La danza de Agapito Robles adquiere una dimensión sagrada en la devastación que provoca. Si Agapito había repetido una vez y otra que el tiempo volvería a discurrir el día en que los comuneros se curasen del miedo, su danza muestra que ese día ha llegado. Roland Forgues sostiene que el hombre de fuego tejido en el poncho mágico por doña Añada había cumplido con su destino7. En efecto, Agapito Robles, después de incendiar el mundo con su poncho, desaparece entre las llamas. Puede decirse que el ciclo novelesco llega a un momento en que la arribada al estado de conciencia de los indios se significa a través de ese zigzag de colores que avanzaba incendiando el mundo (Cantar de Agapito Robles, capítulo 34).

Pareciera que Manuel Scorza ha conseguido introducir en el ciclo novelesco un nivel de lectura superior: El ciclo narrativo mismo es un cosmos mítico. Y no sólo porque haya en él personajes poseedores de la magia y los sortilegios de sus poderes, sino porque la adecuada interpretación de esa constelación de personajes mítico-novelescos lleva a una conclusión idéntica a la que se obra cuando se pretende analizar un mito verdadero perteneciente a una sociedad dada.
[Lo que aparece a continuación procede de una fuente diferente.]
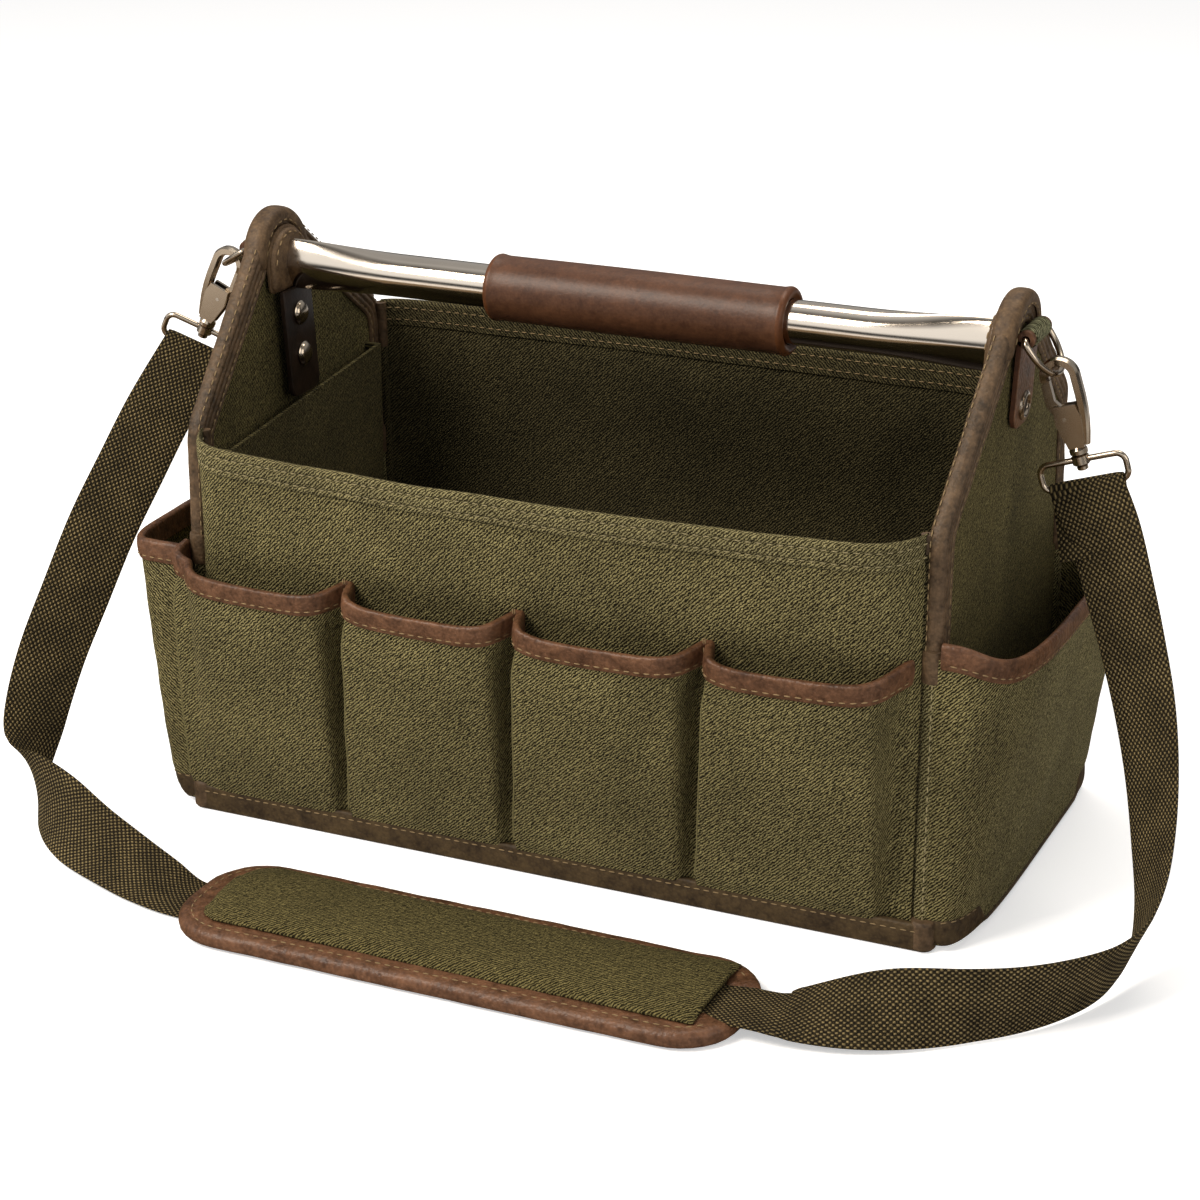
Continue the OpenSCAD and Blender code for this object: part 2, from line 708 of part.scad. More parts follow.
// Snap hook: a bowl over the ring, a spine, a slotted body with the gate in it, and a collar
bowl_bore = 5;
bowl_bar = 2.4;
bowl_r = bowl_bore + bowl_bar;
bowl_room = 1.5;
bowl_z = ring_wire + bowl_room - bowl_bore;
hook_deep = 7;
body_top = -15;
body_foot = -37;
body_half = 7.5;
body_neck = 4.2;
mouth_drop = 5;
slot_half = 1.9;
slot_floor = 7;
gate_pin_z = -22;
gate_pin_x = -2;
gate_pin_r = 1;
gate_half = slot_half - run;
pin_play = 0.03;
gate_play = 0.15;
collar_high = 3;
collar_foot = body_foot - collar_high;
swivel_r = 1.9;
swivel_head = 1;
hub_high = 5;
hub_foot = collar_foot - run - hub_high;
hub_r = 4.2;

// The hook's mouth faces the bag, on its -X side
module hook_shape(side) {
    at_hook(side) difference() {
        union() {
            translate([0, 0, bowl_z]) rotate([90, 0, 0]) rotate_extrude(angle = 180)
                translate([bowl_r, 0]) square([2 * bowl_bar, hook_deep - 2 * seat], center = true);
            translate([bowl_bore, -hook_deep / 2 + seat, body_top - over])
                cube([2 * bowl_bar, hook_deep - 2 * seat, bowl_z - body_top + over]);
            rotate([90, 0, 0]) translate([0, 0, -hook_deep / 2]) linear_extrude(hook_deep)
                polygon([[-body_half, body_top - mouth_drop], [-body_half + bowl_bar, body_top],
                    [bowl_bore + 2 * bowl_bar, body_top], [body_neck, body_foot], [-body_neck, body_foot]]);
            translate([0, 0, collar_foot]) cylinder(h = body_foot - collar_foot + over, r = body_neck);
            translate([0, 0, hub_foot - run]) cylinder(h = collar_foot - hub_foot + run + over, r = swivel_r);
            translate([0, 0, hub_foot - run - swivel_head])
                cylinder(h = swivel_head, r = swivel_r + swivel_head);
        }
        translate([-body_half - over, -slot_half, body_foot + slot_floor])
            cube([2 * body_half, 2 * slot_half, body_top - body_foot]);
        translate([gate_pin_x, hook_deep, gate_pin_z]) rotate([90, 0, 0])
            cylinder(h = 2 * hook_deep, r = gate_pin_r);
    }
}

module left_hook() { color(nickel) end_side(-1) hook_shape(-1); }
module right_hook() { color(nickel) end_side(1) hook_shape(1); }

// Gate: a lever on a pin that closes the mouth, with a spring behind it
gate_bar = 2.2;
gate_sweep = norm([gate_bar, gate_bar]);
gate_top = bowl_z - 2 * run;

module gate_shape(side) {
    at_hook(side) difference() {
        rotate([90, 0, 0]) translate([0, 0, -gate_half]) linear_extrude(2 * gate_half) polygon([
            [-bowl_r, gate_top], [-bowl_r - bowl_bar, gate_top - gate_bar], [-bowl_r - bowl_bar, body_top],
            [gate_pin_x - gate_bar, gate_pin_z - gate_bar], [gate_pin_x + gate_bar, gate_pin_z - gate_bar],
            [gate_pin_x + gate_bar, gate_pin_z + gate_bar], [-bowl_bore - seat, body_top + gate_bar],
            [-bowl_bore - seat, gate_top]]);
        translate([gate_pin_x, hook_deep, gate_pin_z]) rotate([90, 0, 0])
            cylinder(h = 2 * hook_deep, r = gate_pin_r + gate_play);
    }
}

module left_gate() { color(nickel) end_side(-1) gate_shape(-1); }
module right_gate() { color(nickel) end_side(1) gate_shape(1); }

module gate_pin_shape(side) {
    at_hook(side) translate([gate_pin_x, hook_deep / 2, gate_pin_z]) rotate([90, 0, 0])
        cylinder(h = hook_deep, r = gate_pin_r - pin_play);
}

module left_gate_pin() { color(steel) end_side(-1) gate_pin_shape(-1); }
module right_gate_pin() { color(steel) end_side(1) gate_pin_shape(1); }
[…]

Pero habrá que esperar hasta la aparición de la novela que cierra La guerra silenciosa, La tumba del relámpago (1979), para que una lectura se alce, vívida y eficaz, por encima de todo el ciclo. La expresó Manuel Scorza en conversación con Modesta Suárez: La tumba del relámpago [...] muestra que los libros anteriores son tejidos en el manto maravilloso de doña Añada8. En conversación con Roland Forgues perfiló de manera más decisiva:

Mis cinco libros [las cinco novelas del ciclo La guerra silenciosa] culminan con La tumba del relámpago, cuya lectura es fundamental porque, en esta novela, los personajes comprenden que son criaturas míticas, y dejan de ser míticos para convertirse en hombres del Tercer Mundo [...]. El mito solamente puede terminar cuando se lo pronuncie, cuando se lo ejecute en la revolución. La operación de mis libros es clara; tiende justamente hacia la salida del mito9.